The material in this book is not conclusive. There are, no doubt, many omissions for which I must apologize. It is over twenty years since Gunasekara gave up his practice in Sri Lanka. Much of this material has been gathered from his recollections during interviews conducted in the more recent past. Please forgive any errors in the spelling of Sri Lankan names or in compiling the lists of people and buildings, many of which were difficult to ascertain conclusively. The observations and arguments advanced in this book are mine, and I, as the author, take full responsibility for presenting them to you.
For me, the writing of this book has been an education humbly sought and an opportunity to learn architecture again through the life of an exceptional talent interwoven with threads of rationality, reflexivity, philosophy, self-doubt and emotion, as it should be.
Anoma Pieris
Melbourne 2007
Chapter One
Introduction: A Brave New World
The dystopian vision of a brave new world, scripted by a technology-driven environmental determinism, has irrevocably prejudiced us against the modernist project and along with it the experiments of the 1950s to 1970s. Modernism, the aesthetics of the European avant guard, is, in the postmodern architects view, an empty universal shell devoid of history and culture, a tool of top-down economic policies whether socialist or capitalist. Its monolithic forms cast deep shadows subjugating a diminished urban citizenry. It was a utopian project that somehow misfired. At the core of its problematic was a Eurocentric humanism, shaped by enlightenment ideology, reinforced by early twentieth-century colonialism and disseminated as an apolitical and universal value.
This book strives to recover a modernist legacy from under the heavy burden of its postmodern prejudices and focuses on the creative energies that were released in one of the most unusual moments in architectural history. Today, when a post-modern pantheon has readily appropriated modernism as one of its many stylistic agendas, such an exercise is both timely and unproblematic.
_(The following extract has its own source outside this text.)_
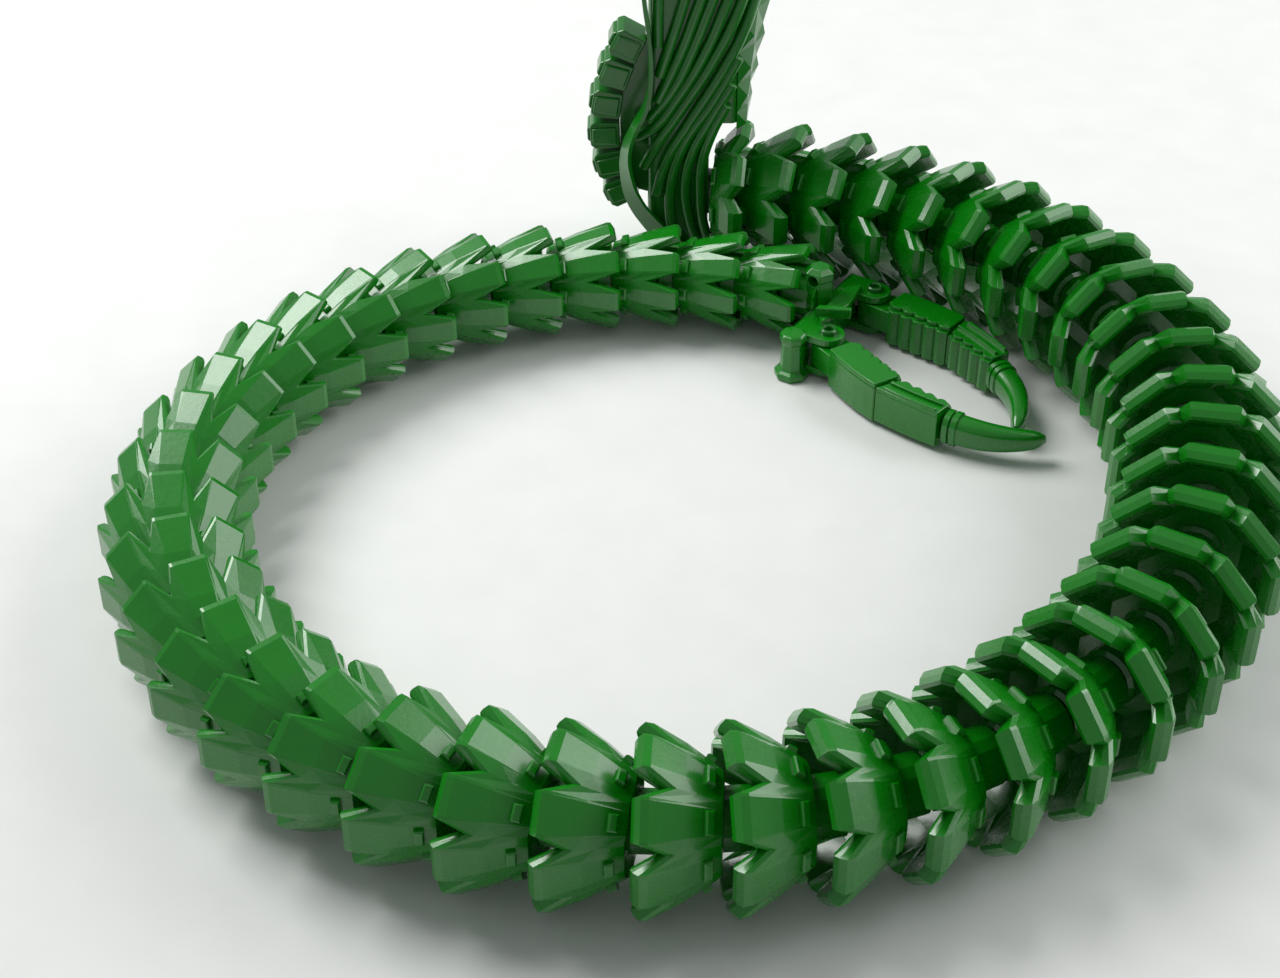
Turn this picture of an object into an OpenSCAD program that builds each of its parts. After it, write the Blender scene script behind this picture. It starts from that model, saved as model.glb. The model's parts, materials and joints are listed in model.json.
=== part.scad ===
// Twisty snake puzzle: a long tapered chain of petal rings that swivel on each other,
// lying in one flat coil. A twisted-strand neck rises at one end and a two-jaw claw
// closes the other. Millimetres, Z up, floor at Z = 0, origin at the middle of the coil.

/* [Chain path] */
// Distance between ring centres at the neck end
pitch_neck = 15.4; // [15.2:0.1:15.6]
// Distance between ring centres at the claw end
pitch_claw = 17; // [16.6:0.1:17.4]
// Bend of a link at the neck, in plan, degrees
bend_neck = 7.9; // [7.7:0.1:8.1]
// Bend of a link on the right of the coil
bend_right = 7.2; // [7:0.1:7.4]
// Bend of a link on the left of the coil
bend_left = 9.6; // [9.3:0.1:9.8]
// Bend of a link at the claw
bend_claw = 8.4; // [8.2:0.1:8.8]
// Middle of the neck ring, X
start_x = 13.6; // [12:0.1:15]
// Middle of the neck ring, Y
start_y = 119; // [117:0.5:121]
// Direction of the chain at the neck ring, degrees
start_turn = -8; // [-10:0.5:-6]

/* [Petal rings] */
// Ring radius at the neck
ring_r_neck = 20.5; // [17:0.5:21]
// Ring radius of the widest rings
ring_r_disc = 21.5; // [18:0.5:21.5]
// Ring radius on the near side of the coil
ring_r_front = 19.2; // [16:0.5:21]
// Ring radius on the left of the coil
ring_r_left = 17; // [15:0.5:19]
// Ring radius where the tail slims
ring_r_tail = 14.8; // [13.5:0.1:16]
// Ring radius at the claw
ring_r_claw = 12.5; // [12:0.1:14]
// Radius of the ring's root collar at the neck
root_r_neck = 10.5; // [9:0.1:11]
// Radius of the root collar at the claw
root_r_claw = 7.6; // [7.4:0.1:8]
// Depth of a ring along the chain at the neck, root to tip
depth_neck = 15; // [11:0.5:15.5]
// Depth of the widest rings
depth_disc = 10.5; // [8:0.5:12]
// Depth on the near side
depth_front = 15.5; // [11:0.5:16]
// Depth on the left side
depth_left = 17; // [12:0.5:17.5]
// Depth at the tail
depth_tail = 18; // [14:0.5:18.5]
// Depth of the cuff ring fixed to the neck
cuff_depth = 8; // [8:0.1:8.4]
// How far the petal tips overhang the next link
tip_reach = 6; // [5:0.1:6.5]
// Petal thickness
petal_t = 2.3; // [1.8:0.1:2.6]
// Height of the crown across a petal's middle
petal_crown = 1.1; // [0.4:0.1:1.4]
// How far neighbouring petals run into each other
petal_lap = 0.3; // [0.2:0.1:0.6]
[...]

A decade ago, when revisionist histories, regionalism and local identities were making a stand against the universal aesthetics of globalization, such an undertaking would have been politically inappropriate. The failure of nationalist projects in post-colonial contexts and the suspicion that regionalism was both divisive and vulnerable to global capital underwrite this early release of modernism from intellectual confinement. Ethnic conflicts and rising religious fundamentalism based on regionalist identities in Asia have provoked a re-evaluation of humanist values of human rights and social justice. In the post-colonial period where the ethics of the colonial encounter have been exposed to general scrutiny, a culture-specific home-grown system of ethics that reconsiders humanist values may even seem desirable. For architecture, such issues take us back to a question that was raised by the early Asian modernists, practitioners who struggled with a new expression of modernity adapting it to climate, available technologies and building practices. Is there a brand of humanism that can evolve from local identities and deliver equitable dwelling environments to the majority of the people? How can a secular architecture adequately represent the diverse and often divisive ethnic, religious and language-based identities of post-colonial societies? This book attempts to complicate a history that has been oversimplified, stigmatized and in many cases erased from the architectural curriculum.